If the uprisings in the Arab world provide half the things you never expected this year – that the Arab citizenry would rise up at all, that it would be nothing to do with the West, that it should succeed so quickly in removing two of the longest serving autocrats, that should be spontaneous, organised by mobile phone rather than political grouping, and that it should result in a joint Muslim-Western military intervention and a return to the UN for sanction – then the other major events has to be the earthquake and resulting tsunami in Japan.

There's nothing new to either eruption, of course. Japan, on the centre of an earthquake zone, has been preparing for them for decades, imposing the strictest building standards and building up the sea walls around the coasts. What was unexpected was the sheer force of nature as the waves simply swept over the seawalls, carrying all – trucks, houses and installations – before them and producing the greatest crisis in nuclear power since Three Mile Island and Chernobyl. That it should happen in a country of such engineering and technical proficiency as Japan, in a nation so apparently well-prepared, has made everyone in the developed and developing world alike sit up and look to its own.

The crisis is still unfolding of course, although it has been knocked off the media lead stories by Libya. The more that is learnt, the more we're back to all the old ills of Three-Mile Island, the ignored safety warnings, the cosy relationship between regulator and utility company and the hiding of the true extent of the problems once they blew up. For the Japanese themselves, that has consequences enough in their trust in government and business. For the rest of the world it is the sense of foreboding aroused by a threatened meltdown that has special implications on not only people's health but the food chain and the environment.

In a deeper sense, however, the earthquake and tsunami, happening in an advanced industrial nation, has worked on all the nascent and growing fears about nature unbalanced by human development. The real relationship with climate warming may be tenuous. But in the public mind there is a sense that nature is more powerful than technology and that somehow mankind has overreached himself. Japan knew it was on a geological fault line, it prepared for it and then found its efforts puny in the face of overwhelming force. Fear of nature and fear of nuclear are the two unlooked for legacies of a country that thought itself prepared.

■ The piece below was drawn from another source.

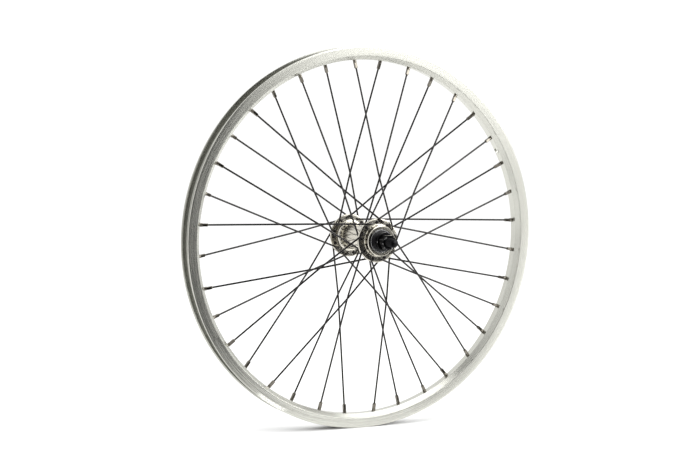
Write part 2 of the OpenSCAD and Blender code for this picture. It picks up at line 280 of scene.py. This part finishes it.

The other reasons for declaring this a moment of historic importance are more conjectural. Events in history tend to gain their significance for acting within broader developments. We have been through the banking and economic crisis of 2007-2009. We have had plenty of predictions that this was the end of capitalism as we know it, the beginning of a new hegemony led by China and India, the launch of a new world constrained by climate change.

None of it has happened. The measures used to tackle the banking crisis and the mountain of debt in the West are exactly the same as we've used so often before. Capitalism hasn't collapsed. Government and consumers are behaving not very differently than before.

And yet you cannot have crises of this magnitude without change. Events in the Arab world and in Japan are clearly particular to themselves. But the sense they have given of an old order that has run its course, that no longer responds to the feelings of its people, are not unique.

Consider the list of complaints – corruption that enriches the few and oppresses the many, political systems (democratic as well as autocratic) that have lost the confidence of the population, industrial solutions that cannot cope with catastrophe. They are common cries of much of the world.

If the one dominating factor of events today is their unpredictability, then it would be foolish to predict where they will end up. We don't even begin to know. But the one thing I am sure of is that history is on the move, and we're only just at the beginning.